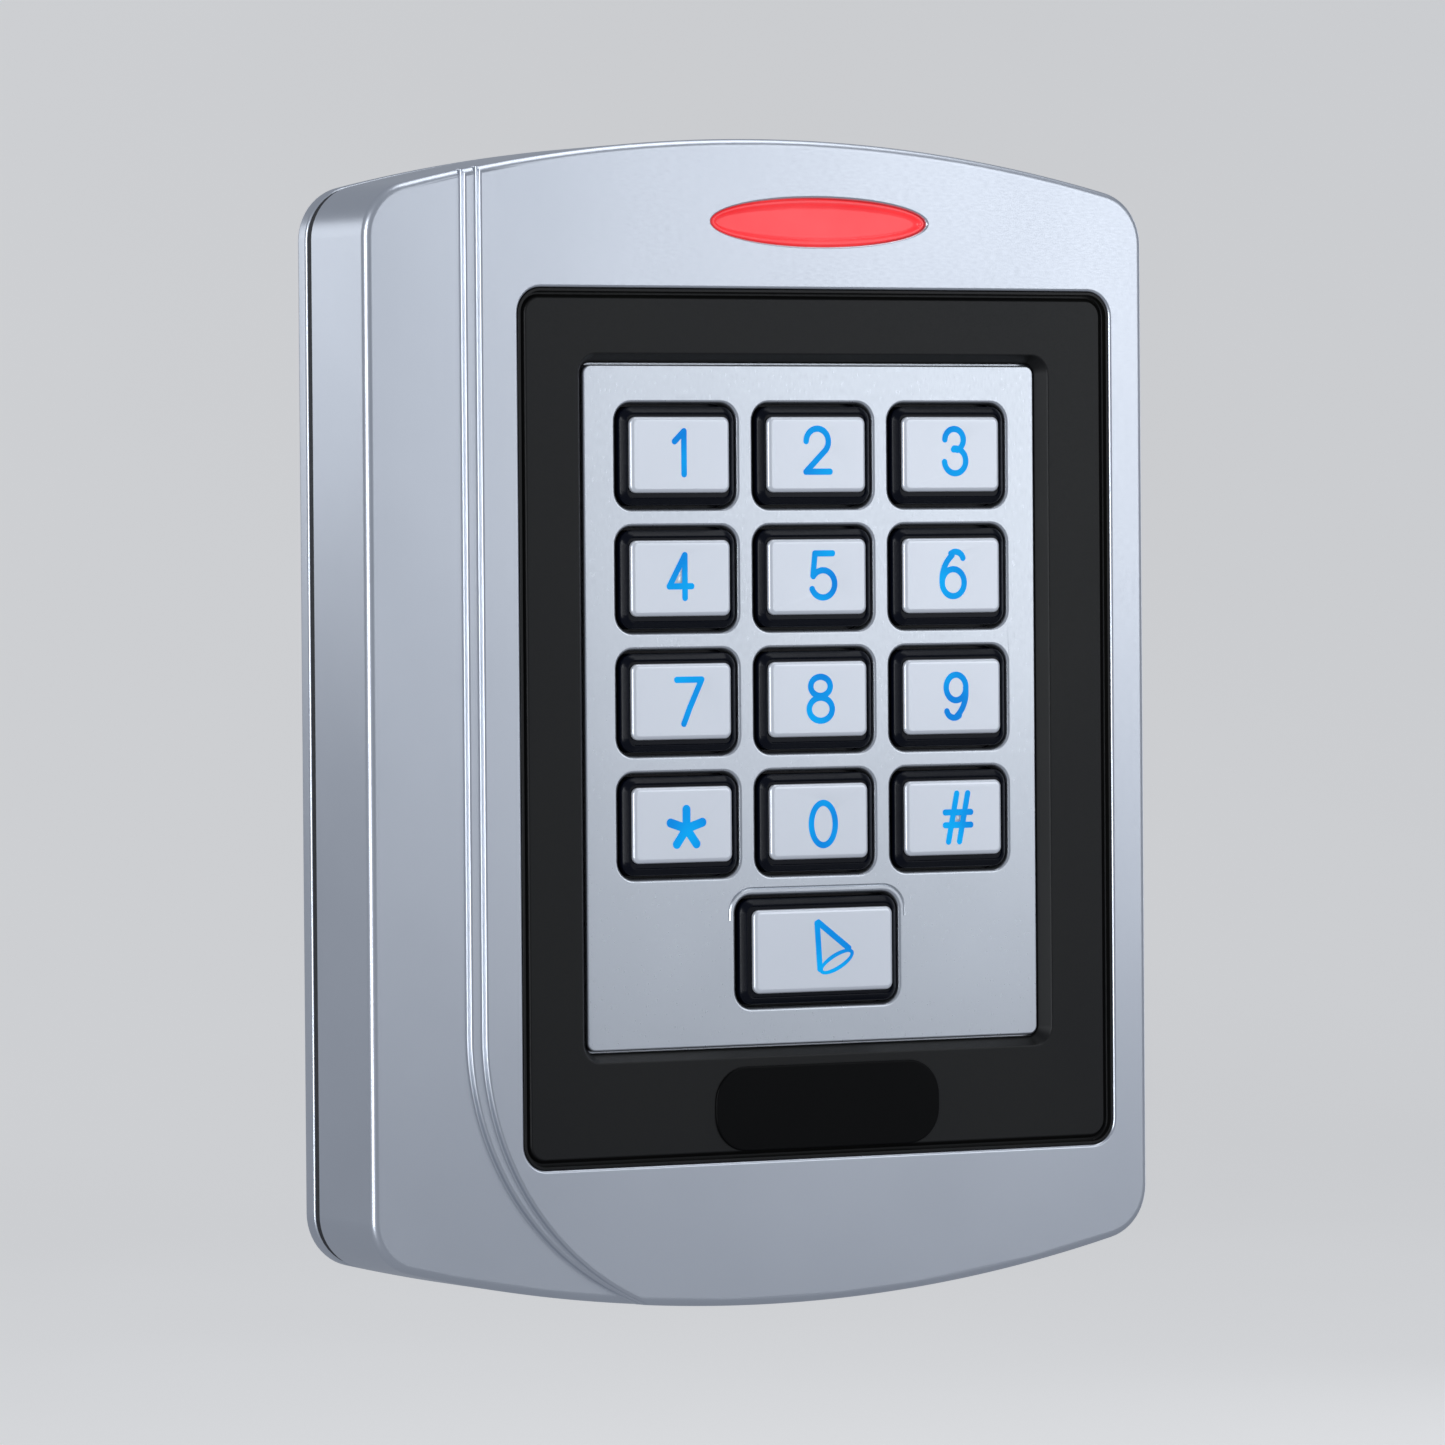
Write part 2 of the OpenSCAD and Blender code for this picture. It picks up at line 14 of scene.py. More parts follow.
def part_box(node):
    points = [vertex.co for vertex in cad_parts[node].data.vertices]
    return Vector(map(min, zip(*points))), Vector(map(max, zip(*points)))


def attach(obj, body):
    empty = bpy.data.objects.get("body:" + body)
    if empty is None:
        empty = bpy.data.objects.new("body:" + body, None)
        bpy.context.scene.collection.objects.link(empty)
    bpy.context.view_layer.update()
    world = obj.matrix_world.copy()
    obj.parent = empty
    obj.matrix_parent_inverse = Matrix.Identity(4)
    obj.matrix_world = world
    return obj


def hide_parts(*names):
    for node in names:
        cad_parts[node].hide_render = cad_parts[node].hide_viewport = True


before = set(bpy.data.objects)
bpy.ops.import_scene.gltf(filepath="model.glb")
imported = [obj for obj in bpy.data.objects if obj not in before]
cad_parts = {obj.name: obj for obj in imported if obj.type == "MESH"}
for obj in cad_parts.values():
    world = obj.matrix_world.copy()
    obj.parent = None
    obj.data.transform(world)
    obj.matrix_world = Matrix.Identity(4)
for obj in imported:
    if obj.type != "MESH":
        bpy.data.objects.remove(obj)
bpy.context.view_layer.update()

MM = 0.001
CASE = "case"
KEYS = ["1", "2", "3", "4", "5", "6", "7", "8", "9", "star", "0", "hash", "bell"]


# ------------------------------------------------------------------ outlines

def arc(cx, cz, r, start, end, steps):
    """Points on a circle from angle start to end, in degrees, both ends included."""
    turn = [math.radians(start + (end - start) * i / steps) for i in range(steps + 1)]
    return [(cx + r * math.cos(t), cz + r * math.sin(t)) for t in turn]


def rounded_rect(cx, cz, w, h, r, steps=8):
    """Outline of a rounded rectangle as a function of how far it is moved in."""
    def at(inset):
        x, z, c = w / 2 - r, h / 2 - r, max(r - inset, 0.02 * MM)
        dx, dz = w / 2 - inset - c, h / 2 - inset - c
        points = []
        for sx, sz, start in ((1, 1, 0), (-1, 1, 90), (-1, -1, 180), (1, -1, 270)):
            points += arc(cx + sx * dx, cz + sz * dz, c, start, start + 90, steps)
        return points
    return at


def circle(cx, cz, r, steps=48):
    return lambda inset: arc(cx, cz, r - inset, 0, 360 * (steps - 1) / steps, steps - 1)


def arched_case(w, h, arch_r, corner_r):
    """The case outline: arched ends, straight sides and round corners."""
    arch_z = h / 2 - arch_r
    cx = w / 2 - corner_r
    cz = arch_z + math.sqrt((arch_r - corner_r) ** 2 - cx ** 2)
    lean = math.degrees(math.atan2(cz - arch_z, cx))

    def at(inset):
        a, c = arch_r - inset, corner_r - inset
        return (
            arc(cx, cz, c, 0, lean, 12)
            + arc(0, arch_z, a, lean, 180 - lean, 64)[1:-1]
            + arc(-cx, cz, c, 180 - lean, 180, 12)
            + arc(-cx, -cz, c, 180, 180 + lean, 12)
            + arc(0, -arch_z, a, 180 + lean, 360 - lean, 64)[1:-1]
            + arc(cx, -cz, c, 360 - lean, 360, 12)
        )
    return at


def oval(cx, cz, w, h, steps=96):
    """Ellipse whose half axes both shrink by the inset."""
    turn = [2 * math.pi * i / steps for i in range(steps)]
    return lambda inset: [(cx + (w / 2 - inset) * math.cos(t), cz + (h / 2 - inset) * math.sin(t))
                          for t in turn]


def swept(x, z, r):
    """Everything right of a line that runs down at x and sweeps away to the right below z."""
    def at(inset):
        return (
            [(x + inset, 80 * MM)]
            + arc(x + r, z, r - inset, 180, 270, 48)
            + [(80 * MM, z - r + inset), (80 * MM, 80 * MM)]
        )
    return at


# ------------------------------------------------------------------ meshes

def new_object(name, mesh):
    obj = bpy.data.objects.new(name, mesh)
    bpy.context.scene.collection.objects.link(obj)
    return obj


def stack(name, outline, profile, ring=False):
    """Mesh of the outline repeated along profile, a list of (inset, out) from back to front."""
    bm = bmesh.new()
    rows = [[bm.verts.new((x, -out, z)) for x, z in outline(inset)] for inset, out in profile]
    n = len(rows[0])
    for low, high in zip(rows, rows[1:] + rows[:1] if ring else rows[1:]):
        for i in range(n):
            j = (i + 1) % n
            bm.faces.new((low[i], low[j], high[j], high[i]))
    if not ring:
        bm.faces.new(list(reversed(rows[0])))
        bm.faces.new(rows[-1])
    bmesh.ops.recalc_face_normals(bm, faces=bm.faces)
    mesh = bpy.data.meshes.new(name)
    bm.to_mesh(mesh)
    bm.free()
    return new_object(name, mesh)


def prism(name, outline, profile):
    """Closed solid with a flat back and front."""
    return stack(name, outline, profile)


def band(name, outline, profile):
    """Closed ring whose section is the loop of profile."""
    return stack(name, outline, profile, ring=True)


def post(name, x, out, r, low, high, steps=40):
    """Round bar along Z."""
    obj = prism(name, circle(x, out, r, steps), [(0, -high), (0, -low)])
    obj.data.transform(Matrix(((1, 0, 0, 0), (0, 0, -1, 0), (0, 1, 0, 0), (0, 0, 0, 1))))
    return obj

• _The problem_
Quote each line of the data above exactly as written.

• _Answer_
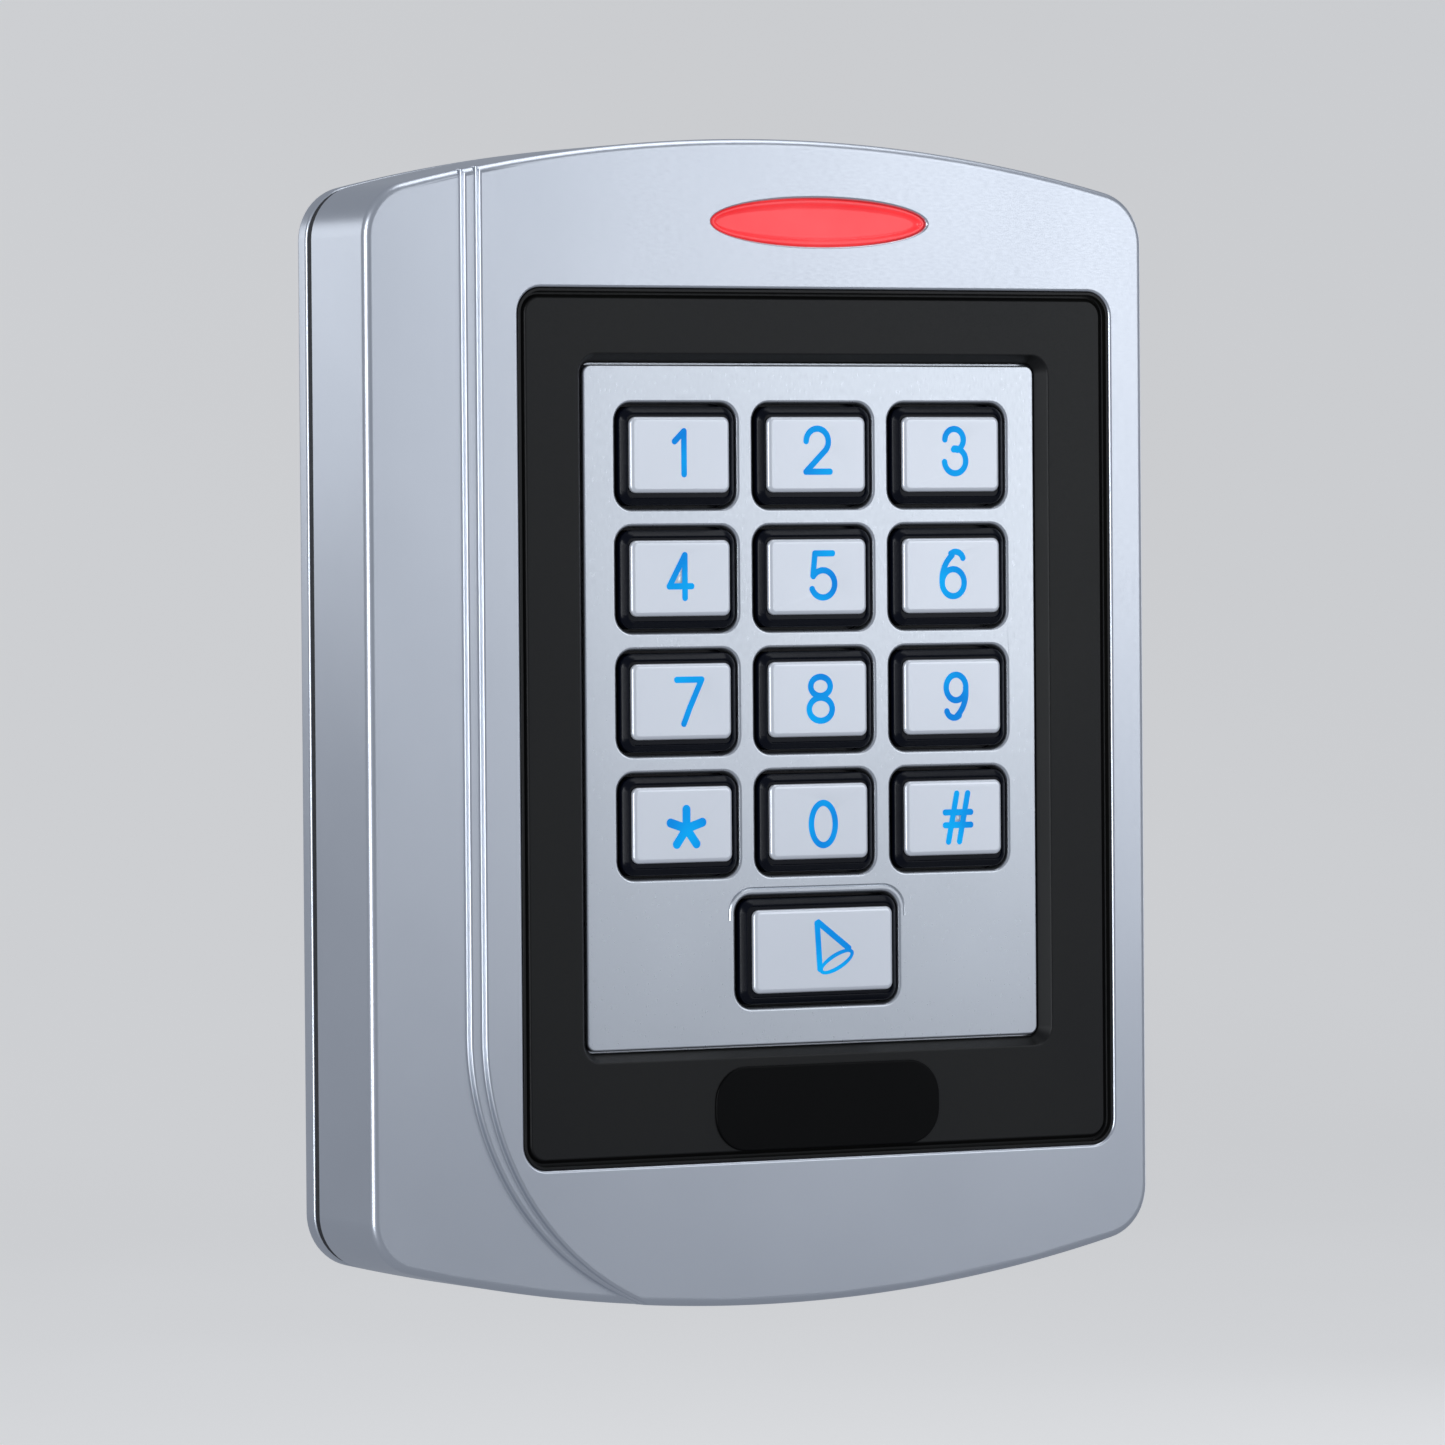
Write part 2 of the OpenSCAD and Blender code for this picture. It picks up at line 14 of scene.py. More parts follow.
def part_box(node):
    points = [vertex.co for vertex in cad_parts[node].data.vertices]
    return Vector(map(min, zip(*points))), Vector(map(max, zip(*points)))


def attach(obj, body):
    empty = bpy.data.objects.get("body:" + body)
    if empty is None:
        empty = bpy.data.objects.new("body:" + body, None)
        bpy.context.scene.collection.objects.link(empty)
    bpy.context.view_layer.update()
    world = obj.matrix_world.copy()
    obj.parent = empty
    obj.matrix_parent_inverse = Matrix.Identity(4)
    obj.matrix_world = world
    return obj


def hide_parts(*names):
    for node in names:
        cad_parts[node].hide_render = cad_parts[node].hide_viewport = True


before = set(bpy.data.objects)
bpy.ops.import_scene.gltf(filepath="model.glb")
imported = [obj for obj in bpy.data.objects if obj not in before]
cad_parts = {obj.name: obj for obj in imported if obj.type == "MESH"}
for obj in cad_parts.values():
    world = obj.matrix_world.copy()
    obj.parent = None
    obj.data.transform(world)
    obj.matrix_world = Matrix.Identity(4)
for obj in imported:
    if obj.type != "MESH":
        bpy.data.objects.remove(obj)
bpy.context.view_layer.update()

MM = 0.001
CASE = "case"
KEYS = ["1", "2", "3", "4", "5", "6", "7", "8", "9", "star", "0", "hash", "bell"]


# ------------------------------------------------------------------ outlines

def arc(cx, cz, r, start, end, steps):
    """Points on a circle from angle start to end, in degrees, both ends included."""
    turn = [math.radians(start + (end - start) * i / steps) for i in range(steps + 1)]
    return [(cx + r * math.cos(t), cz + r * math.sin(t)) for t in turn]


def rounded_rect(cx, cz, w, h, r, steps=8):
    """Outline of a rounded rectangle as a function of how far it is moved in."""
    def at(inset):
        x, z, c = w / 2 - r, h / 2 - r, max(r - inset, 0.02 * MM)
        dx, dz = w / 2 - inset - c, h / 2 - inset - c
        points = []
        for sx, sz, start in ((1, 1, 0), (-1, 1, 90), (-1, -1, 180), (1, -1, 270)):
            points += arc(cx + sx * dx, cz + sz * dz, c, start, start + 90, steps)
        return points
    return at


def circle(cx, cz, r, steps=48):
    return lambda inset: arc(cx, cz, r - inset, 0, 360 * (steps - 1) / steps, steps - 1)


def arched_case(w, h, arch_r, corner_r):
    """The case outline: arched ends, straight sides and round corners."""
    arch_z = h / 2 - arch_r
    cx = w / 2 - corner_r
    cz = arch_z + math.sqrt((arch_r - corner_r) ** 2 - cx ** 2)
    lean = math.degrees(math.atan2(cz - arch_z, cx))

    def at(inset):
        a, c = arch_r - inset, corner_r - inset
        return (
            arc(cx, cz, c, 0, lean, 12)
            + arc(0, arch_z, a, lean, 180 - lean, 64)[1:-1]
            + arc(-cx, cz, c, 180 - lean, 180, 12)
            + arc(-cx, -cz, c, 180, 180 + lean, 12)
            + arc(0, -arch_z, a, 180 + lean, 360 - lean, 64)[1:-1]
            + arc(cx, -cz, c, 360 - lean, 360, 12)
        )
    return at


def oval(cx, cz, w, h, steps=96):
    """Ellipse whose half axes both shrink by the inset."""
    turn = [2 * math.pi * i / steps for i in range(steps)]
    return lambda inset: [(cx + (w / 2 - inset) * math.cos(t), cz + (h / 2 - inset) * math.sin(t))
                          for t in turn]


def swept(x, z, r):
    """Everything right of a line that runs down at x and sweeps away to the right below z."""
    def at(inset):
        return (
            [(x + inset, 80 * MM)]
            + arc(x + r, z, r - inset, 180, 270, 48)
            + [(80 * MM, z - r + inset), (80 * MM, 80 * MM)]
        )
    return at


# ------------------------------------------------------------------ meshes

def new_object(name, mesh):
    obj = bpy.data.objects.new(name, mesh)
    bpy.context.scene.collection.objects.link(obj)
    return obj


def stack(name, outline, profile, ring=False):
    """Mesh of the outline repeated along profile, a list of (inset, out) from back to front."""
    bm = bmesh.new()
    rows = [[bm.verts.new((x, -out, z)) for x, z in outline(inset)] for inset, out in profile]
    n = len(rows[0])
    for low, high in zip(rows, rows[1:] + rows[:1] if ring else rows[1:]):
        for i in range(n):
            j = (i + 1) % n
            bm.faces.new((low[i], low[j], high[j], high[i]))
    if not ring:
        bm.faces.new(list(reversed(rows[0])))
        bm.faces.new(rows[-1])
    bmesh.ops.recalc_face_normals(bm, faces=bm.faces)
    mesh = bpy.data.meshes.new(name)
    bm.to_mesh(mesh)
    bm.free()
    return new_object(name, mesh)


def prism(name, outline, profile):
    """Closed solid with a flat back and front."""
    return stack(name, outline, profile)


def band(name, outline, profile):
    """Closed ring whose section is the loop of profile."""
    return stack(name, outline, profile, ring=True)


def post(name, x, out, r, low, high, steps=40):
    """Round bar along Z."""
    obj = prism(name, circle(x, out, r, steps), [(0, -high), (0, -low)])
    obj.data.transform(Matrix(((1, 0, 0, 0), (0, 0, -1, 0), (0, 1, 0, 0), (0, 0, 0, 1))))
    return obj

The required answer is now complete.